Pricing and rate parity data — market-wide fare and rate signals across channels. Drives yield management. Distortion here triggers OTA contract violations and margin leakage.

Decisions Data Drives

Yield management — which price to set on each inventory unit at each moment — requires intent signals + inventory state + competitive pricing + historical demand. Poor data produces either unsold capacity or revenue left on the table.

Distribution channel prioritisation — where to list inventory and at what commission — requires conversion rate data by channel + net revenue after commission. Without it, operators accept sub-optimal OTA terms by default.

Personalization and upsell — which ancillary to offer which traveler at which moment — requires loyalty profile + booking context + prior purchase history. Without it, upsell is broadcast noise.

Disruption response — how to rebook affected passengers or guests — requires real-time inventory availability across all partners + traveler preference data. Without it, customer service cost per incident spikes and satisfaction collapses.

Nomenclature

OTA (Online Travel Agency) — a platform intermediary (Booking.com, Expedia, Airbnb) that aggregates supply from multiple providers and presents it to consumers, earning a commission of typically 15–25% per transaction. The name "agency" is historically accurate but increasingly misleading: OTAs operate as quasi-marketplaces with significant pricing power over suppliers.

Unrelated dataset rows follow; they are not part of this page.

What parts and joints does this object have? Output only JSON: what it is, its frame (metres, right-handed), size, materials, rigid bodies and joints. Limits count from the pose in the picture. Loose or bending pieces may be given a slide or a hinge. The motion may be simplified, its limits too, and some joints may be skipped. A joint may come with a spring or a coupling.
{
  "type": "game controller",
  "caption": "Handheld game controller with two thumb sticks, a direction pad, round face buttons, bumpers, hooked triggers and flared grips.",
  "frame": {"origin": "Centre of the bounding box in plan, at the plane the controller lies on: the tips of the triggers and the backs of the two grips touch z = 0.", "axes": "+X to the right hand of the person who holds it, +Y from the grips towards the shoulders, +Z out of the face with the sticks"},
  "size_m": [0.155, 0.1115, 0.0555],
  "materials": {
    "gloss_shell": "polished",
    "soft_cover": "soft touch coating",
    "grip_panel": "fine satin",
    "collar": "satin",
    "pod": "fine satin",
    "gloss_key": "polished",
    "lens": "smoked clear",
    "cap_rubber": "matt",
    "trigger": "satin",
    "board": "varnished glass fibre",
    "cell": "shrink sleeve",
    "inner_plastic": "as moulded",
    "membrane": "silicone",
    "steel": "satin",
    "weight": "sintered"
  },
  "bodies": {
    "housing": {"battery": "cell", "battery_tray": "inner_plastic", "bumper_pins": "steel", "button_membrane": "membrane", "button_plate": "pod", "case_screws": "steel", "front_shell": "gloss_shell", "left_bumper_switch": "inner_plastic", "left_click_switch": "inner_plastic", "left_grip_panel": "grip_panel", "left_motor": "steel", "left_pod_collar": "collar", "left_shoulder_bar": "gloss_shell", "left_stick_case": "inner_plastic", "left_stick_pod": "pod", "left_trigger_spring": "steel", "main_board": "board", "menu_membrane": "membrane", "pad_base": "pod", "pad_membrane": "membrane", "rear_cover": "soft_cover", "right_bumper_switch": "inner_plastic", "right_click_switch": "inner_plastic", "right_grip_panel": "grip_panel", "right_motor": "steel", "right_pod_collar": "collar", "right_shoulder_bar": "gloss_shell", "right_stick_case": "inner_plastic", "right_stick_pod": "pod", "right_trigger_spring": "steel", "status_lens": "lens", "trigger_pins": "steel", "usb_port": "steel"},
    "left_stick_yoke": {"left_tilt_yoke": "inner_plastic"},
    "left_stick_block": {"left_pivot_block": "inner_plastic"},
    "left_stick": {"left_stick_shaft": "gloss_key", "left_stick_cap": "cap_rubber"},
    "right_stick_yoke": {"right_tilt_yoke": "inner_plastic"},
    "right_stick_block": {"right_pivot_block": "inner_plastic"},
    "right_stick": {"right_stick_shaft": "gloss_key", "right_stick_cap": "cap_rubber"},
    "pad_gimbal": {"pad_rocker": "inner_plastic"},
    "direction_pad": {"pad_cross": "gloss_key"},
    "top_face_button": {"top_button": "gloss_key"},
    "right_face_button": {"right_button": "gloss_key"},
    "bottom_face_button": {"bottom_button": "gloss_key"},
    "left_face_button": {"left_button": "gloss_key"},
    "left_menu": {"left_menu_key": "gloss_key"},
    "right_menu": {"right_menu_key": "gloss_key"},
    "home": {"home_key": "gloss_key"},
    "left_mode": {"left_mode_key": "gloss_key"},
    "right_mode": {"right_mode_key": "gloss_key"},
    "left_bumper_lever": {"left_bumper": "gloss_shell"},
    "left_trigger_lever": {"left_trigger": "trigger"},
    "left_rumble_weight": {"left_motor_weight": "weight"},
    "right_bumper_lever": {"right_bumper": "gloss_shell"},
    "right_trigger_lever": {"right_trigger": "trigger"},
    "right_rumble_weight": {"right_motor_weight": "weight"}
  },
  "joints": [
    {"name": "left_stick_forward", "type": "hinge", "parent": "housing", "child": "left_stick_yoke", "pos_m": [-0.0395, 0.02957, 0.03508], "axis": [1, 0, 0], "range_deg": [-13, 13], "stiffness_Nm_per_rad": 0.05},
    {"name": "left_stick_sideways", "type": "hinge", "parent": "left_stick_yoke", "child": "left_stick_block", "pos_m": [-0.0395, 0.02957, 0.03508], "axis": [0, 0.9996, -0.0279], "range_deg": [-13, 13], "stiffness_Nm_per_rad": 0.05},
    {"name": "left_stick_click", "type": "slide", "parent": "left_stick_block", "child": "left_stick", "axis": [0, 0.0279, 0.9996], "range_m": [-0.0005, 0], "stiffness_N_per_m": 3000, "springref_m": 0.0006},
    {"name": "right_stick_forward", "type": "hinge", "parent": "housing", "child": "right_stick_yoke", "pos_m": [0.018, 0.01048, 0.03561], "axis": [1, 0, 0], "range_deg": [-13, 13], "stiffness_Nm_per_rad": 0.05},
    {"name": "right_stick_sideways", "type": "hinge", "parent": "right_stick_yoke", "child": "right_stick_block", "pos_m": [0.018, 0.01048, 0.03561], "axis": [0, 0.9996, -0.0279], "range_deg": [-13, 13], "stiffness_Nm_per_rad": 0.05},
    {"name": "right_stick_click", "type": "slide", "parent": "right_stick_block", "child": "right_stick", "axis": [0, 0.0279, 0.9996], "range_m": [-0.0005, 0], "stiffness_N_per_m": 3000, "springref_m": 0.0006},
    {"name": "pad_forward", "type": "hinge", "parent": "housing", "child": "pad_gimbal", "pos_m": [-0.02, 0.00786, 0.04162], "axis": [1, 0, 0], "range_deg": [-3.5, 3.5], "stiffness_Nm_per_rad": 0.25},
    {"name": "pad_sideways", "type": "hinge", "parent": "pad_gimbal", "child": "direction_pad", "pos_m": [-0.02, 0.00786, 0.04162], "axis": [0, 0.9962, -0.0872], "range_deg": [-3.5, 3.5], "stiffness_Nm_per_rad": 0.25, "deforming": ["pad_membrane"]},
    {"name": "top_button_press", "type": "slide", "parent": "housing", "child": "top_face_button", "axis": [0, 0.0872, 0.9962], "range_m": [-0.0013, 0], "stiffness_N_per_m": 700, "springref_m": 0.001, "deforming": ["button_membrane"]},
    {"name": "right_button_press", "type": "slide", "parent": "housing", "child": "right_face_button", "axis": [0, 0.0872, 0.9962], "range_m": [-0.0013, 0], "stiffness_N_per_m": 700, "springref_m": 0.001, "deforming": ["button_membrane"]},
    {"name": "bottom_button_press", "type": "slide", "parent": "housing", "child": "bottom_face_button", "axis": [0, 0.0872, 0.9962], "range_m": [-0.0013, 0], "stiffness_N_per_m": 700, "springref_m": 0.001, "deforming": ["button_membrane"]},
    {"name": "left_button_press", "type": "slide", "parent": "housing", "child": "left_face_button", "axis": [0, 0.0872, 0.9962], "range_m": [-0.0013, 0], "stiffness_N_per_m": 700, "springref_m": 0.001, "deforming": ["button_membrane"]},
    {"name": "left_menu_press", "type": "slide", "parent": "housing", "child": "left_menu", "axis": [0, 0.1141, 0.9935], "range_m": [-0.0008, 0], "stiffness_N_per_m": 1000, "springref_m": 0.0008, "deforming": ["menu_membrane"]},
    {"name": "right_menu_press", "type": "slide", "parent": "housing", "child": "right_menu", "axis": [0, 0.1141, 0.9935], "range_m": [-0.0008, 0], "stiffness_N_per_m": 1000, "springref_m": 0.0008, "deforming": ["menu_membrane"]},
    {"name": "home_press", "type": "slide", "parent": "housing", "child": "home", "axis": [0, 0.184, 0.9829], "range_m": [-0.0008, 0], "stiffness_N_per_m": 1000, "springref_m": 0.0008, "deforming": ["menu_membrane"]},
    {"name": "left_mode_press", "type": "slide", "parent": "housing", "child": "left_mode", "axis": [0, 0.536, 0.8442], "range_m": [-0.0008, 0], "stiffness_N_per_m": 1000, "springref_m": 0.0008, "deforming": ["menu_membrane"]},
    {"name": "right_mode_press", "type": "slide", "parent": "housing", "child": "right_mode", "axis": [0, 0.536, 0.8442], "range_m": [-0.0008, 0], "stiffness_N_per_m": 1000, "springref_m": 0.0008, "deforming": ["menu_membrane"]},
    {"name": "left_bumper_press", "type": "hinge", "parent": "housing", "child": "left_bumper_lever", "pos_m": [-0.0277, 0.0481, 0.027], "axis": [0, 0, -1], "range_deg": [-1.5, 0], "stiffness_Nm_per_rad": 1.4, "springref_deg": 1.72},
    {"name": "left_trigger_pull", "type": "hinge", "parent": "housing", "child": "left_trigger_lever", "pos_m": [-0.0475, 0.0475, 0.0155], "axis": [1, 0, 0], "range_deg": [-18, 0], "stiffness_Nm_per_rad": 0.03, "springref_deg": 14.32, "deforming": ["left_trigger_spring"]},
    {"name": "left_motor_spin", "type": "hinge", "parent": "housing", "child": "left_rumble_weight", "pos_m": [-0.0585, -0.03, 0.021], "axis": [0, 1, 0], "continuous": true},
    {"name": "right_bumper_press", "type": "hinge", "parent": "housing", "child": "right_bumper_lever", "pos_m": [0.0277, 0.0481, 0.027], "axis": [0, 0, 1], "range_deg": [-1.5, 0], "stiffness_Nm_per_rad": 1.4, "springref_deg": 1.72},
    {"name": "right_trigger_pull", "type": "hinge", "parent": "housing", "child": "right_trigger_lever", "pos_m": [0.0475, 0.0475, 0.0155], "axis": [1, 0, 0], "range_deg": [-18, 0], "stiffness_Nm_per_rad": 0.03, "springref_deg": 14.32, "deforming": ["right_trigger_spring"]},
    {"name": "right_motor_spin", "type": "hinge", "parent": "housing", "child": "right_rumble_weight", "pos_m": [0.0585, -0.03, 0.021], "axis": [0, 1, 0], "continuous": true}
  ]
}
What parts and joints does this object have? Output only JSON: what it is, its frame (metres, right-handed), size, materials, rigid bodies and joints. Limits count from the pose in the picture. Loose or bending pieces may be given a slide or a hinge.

GDS (Global Distribution System) — the wholesale infrastructure layer (Amadeus, Sabre, Travelport) connecting airline/hotel inventory systems to travel agents and OTAs. A regulated oligopoly: airlines historically paid GDS fees of $3–$6 per segment; the rise of NDC (New Distribution Capability) is disrupting this.

PNR (Passenger Name Record) — the structured booking record that carries all passenger, itinerary, service, and payment data. The PNR is the atomic unit of identity in air travel; owning its data structure is a form of system control.

NDC (New Distribution Capability) — IATA's XML-based API standard enabling airlines to distribute richer offer content directly to buyers, bypassing the GDS. A structural attempt to shift distribution control back to airlines.

Yield management — the practice of dynamically adjusting prices to match supply capacity with demand curves in real time. Travel invented modern yield management; airlines, hotels, and car rental firms are its primary practitioners.

RevPAR (Revenue Per Available Room) — the hotel industry's primary top-line gauge: occupancy rate × average daily rate (ADR). A hotel performing below market RevPAR without a structural reason is either mis-positioned or mis-priced.

ADR (Average Daily Rate) — average revenue earned per occupied room per day. Paired with occupancy to compute RevPAR; a lagging indicator of pricing power.

Ancillary revenue — income from services beyond the base fare or room rate: seat selection, baggage fees, room upgrades, F&B, tours. Airlines now derive 15–50% of total revenue from ancillaries; it is the margin engine, not the ticket.

Context

Questions

Which data type in the essential data set is most difficult for a new entrant to replicate — and what does that reveal about where the real moat lives?

  • If NDC succeeds and airlines reclaim distribution control, does OTA margin structurally compress or does OTA simply shift to AI-assisted planning revenue?
  • Which of the six essential data types is currently owned by exactly one incumbent — and is that ownership legally defensible or contractually vulnerable?
  • What would yield management look like if the traveler, not the operator, owned the behavioral data from each booking?